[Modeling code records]
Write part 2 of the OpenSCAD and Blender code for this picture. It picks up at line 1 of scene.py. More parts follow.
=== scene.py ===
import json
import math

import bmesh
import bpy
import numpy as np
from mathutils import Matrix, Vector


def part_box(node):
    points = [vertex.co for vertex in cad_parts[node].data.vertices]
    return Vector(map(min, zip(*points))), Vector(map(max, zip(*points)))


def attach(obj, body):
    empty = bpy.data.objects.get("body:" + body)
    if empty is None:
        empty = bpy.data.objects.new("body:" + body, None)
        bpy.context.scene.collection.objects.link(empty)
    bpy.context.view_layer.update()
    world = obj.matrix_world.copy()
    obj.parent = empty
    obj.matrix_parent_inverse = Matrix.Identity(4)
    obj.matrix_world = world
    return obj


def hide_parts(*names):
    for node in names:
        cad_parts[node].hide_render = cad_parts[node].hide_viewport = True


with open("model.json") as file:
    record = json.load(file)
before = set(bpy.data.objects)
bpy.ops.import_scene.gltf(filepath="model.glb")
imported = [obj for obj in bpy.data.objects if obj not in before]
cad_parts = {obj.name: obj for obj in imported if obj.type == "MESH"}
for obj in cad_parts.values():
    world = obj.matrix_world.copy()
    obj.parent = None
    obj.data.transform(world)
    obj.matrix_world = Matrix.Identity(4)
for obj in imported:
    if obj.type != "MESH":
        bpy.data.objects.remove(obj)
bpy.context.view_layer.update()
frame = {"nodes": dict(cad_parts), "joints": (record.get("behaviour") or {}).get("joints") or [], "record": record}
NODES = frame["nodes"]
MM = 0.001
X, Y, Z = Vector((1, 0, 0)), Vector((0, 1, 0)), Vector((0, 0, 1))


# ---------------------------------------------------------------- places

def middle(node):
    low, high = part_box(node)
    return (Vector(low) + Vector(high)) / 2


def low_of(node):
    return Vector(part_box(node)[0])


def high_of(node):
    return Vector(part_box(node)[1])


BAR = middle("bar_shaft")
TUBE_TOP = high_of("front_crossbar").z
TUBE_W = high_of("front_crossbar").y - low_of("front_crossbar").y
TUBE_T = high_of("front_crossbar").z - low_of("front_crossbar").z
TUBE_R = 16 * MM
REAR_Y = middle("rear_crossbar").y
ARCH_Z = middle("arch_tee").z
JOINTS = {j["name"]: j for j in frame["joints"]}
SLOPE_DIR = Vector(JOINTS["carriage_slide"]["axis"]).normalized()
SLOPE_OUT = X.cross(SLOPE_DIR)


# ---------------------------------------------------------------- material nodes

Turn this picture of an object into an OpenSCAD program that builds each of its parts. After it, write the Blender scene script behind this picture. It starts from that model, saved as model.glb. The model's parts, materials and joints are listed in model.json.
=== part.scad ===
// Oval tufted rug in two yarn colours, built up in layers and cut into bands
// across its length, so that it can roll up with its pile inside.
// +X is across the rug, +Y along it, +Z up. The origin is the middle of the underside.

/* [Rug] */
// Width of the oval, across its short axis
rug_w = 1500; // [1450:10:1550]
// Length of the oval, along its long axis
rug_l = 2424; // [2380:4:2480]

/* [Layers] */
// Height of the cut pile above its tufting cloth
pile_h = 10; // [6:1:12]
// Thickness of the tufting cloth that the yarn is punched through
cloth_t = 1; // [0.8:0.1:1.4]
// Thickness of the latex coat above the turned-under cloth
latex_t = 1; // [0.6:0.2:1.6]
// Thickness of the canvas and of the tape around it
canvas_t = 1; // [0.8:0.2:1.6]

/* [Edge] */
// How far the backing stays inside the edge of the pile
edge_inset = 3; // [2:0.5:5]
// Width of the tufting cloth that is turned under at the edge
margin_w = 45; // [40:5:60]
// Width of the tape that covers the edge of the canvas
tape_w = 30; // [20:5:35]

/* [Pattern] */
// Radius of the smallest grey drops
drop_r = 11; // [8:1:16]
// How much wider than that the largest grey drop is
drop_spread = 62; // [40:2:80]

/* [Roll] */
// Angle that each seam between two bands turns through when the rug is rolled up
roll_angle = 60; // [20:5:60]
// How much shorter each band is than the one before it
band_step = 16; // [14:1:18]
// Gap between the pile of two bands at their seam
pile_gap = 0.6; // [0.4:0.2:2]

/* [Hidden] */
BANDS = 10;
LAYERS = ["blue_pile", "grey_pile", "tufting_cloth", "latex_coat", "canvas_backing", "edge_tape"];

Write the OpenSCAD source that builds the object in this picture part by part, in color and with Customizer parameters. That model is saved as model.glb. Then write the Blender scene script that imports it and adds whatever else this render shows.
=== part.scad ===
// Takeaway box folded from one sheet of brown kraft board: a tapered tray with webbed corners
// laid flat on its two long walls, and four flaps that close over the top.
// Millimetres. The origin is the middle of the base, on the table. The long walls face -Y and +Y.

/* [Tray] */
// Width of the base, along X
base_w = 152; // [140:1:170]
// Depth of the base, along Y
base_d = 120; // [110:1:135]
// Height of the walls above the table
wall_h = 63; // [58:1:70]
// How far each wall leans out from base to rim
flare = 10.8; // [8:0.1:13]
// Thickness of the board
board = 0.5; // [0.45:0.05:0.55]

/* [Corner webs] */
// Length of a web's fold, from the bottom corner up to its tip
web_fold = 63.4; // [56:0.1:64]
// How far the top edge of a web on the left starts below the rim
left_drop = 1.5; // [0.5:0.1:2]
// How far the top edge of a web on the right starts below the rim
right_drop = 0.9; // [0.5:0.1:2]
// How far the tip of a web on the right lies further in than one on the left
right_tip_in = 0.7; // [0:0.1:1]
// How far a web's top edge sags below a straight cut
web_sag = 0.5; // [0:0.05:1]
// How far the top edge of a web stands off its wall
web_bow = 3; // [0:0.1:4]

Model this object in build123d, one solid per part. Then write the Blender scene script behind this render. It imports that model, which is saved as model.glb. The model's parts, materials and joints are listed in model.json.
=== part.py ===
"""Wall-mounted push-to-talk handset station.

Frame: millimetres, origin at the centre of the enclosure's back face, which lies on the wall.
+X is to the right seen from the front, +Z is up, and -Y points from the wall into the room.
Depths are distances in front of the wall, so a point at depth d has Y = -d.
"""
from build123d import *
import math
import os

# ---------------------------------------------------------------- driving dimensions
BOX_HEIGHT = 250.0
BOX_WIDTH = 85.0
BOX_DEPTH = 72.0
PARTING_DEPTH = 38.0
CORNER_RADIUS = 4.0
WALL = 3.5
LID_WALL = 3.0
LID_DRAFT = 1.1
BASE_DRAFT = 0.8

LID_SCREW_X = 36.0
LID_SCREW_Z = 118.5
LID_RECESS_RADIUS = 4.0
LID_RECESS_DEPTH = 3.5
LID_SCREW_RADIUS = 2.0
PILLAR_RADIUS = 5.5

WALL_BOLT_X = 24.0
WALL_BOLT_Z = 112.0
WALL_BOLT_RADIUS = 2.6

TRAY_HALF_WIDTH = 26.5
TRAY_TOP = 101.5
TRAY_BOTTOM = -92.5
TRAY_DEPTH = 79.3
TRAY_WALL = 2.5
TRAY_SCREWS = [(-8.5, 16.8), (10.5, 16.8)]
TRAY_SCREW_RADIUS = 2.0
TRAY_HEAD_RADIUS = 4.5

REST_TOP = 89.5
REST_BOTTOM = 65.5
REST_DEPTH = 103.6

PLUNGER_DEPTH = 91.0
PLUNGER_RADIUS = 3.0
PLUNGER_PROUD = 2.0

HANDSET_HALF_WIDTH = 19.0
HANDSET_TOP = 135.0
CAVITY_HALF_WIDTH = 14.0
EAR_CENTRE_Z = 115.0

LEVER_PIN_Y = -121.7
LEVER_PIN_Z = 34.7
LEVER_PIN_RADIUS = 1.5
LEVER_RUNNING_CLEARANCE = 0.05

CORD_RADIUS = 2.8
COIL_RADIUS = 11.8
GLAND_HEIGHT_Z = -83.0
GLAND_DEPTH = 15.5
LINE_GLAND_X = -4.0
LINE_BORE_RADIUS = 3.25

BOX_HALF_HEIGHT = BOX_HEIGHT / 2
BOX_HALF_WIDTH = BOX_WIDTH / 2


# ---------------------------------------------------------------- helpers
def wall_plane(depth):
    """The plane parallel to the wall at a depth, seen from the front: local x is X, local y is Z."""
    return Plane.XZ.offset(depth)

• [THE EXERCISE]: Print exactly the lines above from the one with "in imported if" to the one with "obj.matrix_world = Matrix.Identity(4)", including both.

• [FINAL RESULT]:
cad_parts = {obj.name: obj for obj in imported if obj.type == "MESH"}
for obj in cad_parts.values():
    world = obj.matrix_world.copy()
    obj.parent = None
    obj.data.transform(world)
    obj.matrix_world = Matrix.Identity(4)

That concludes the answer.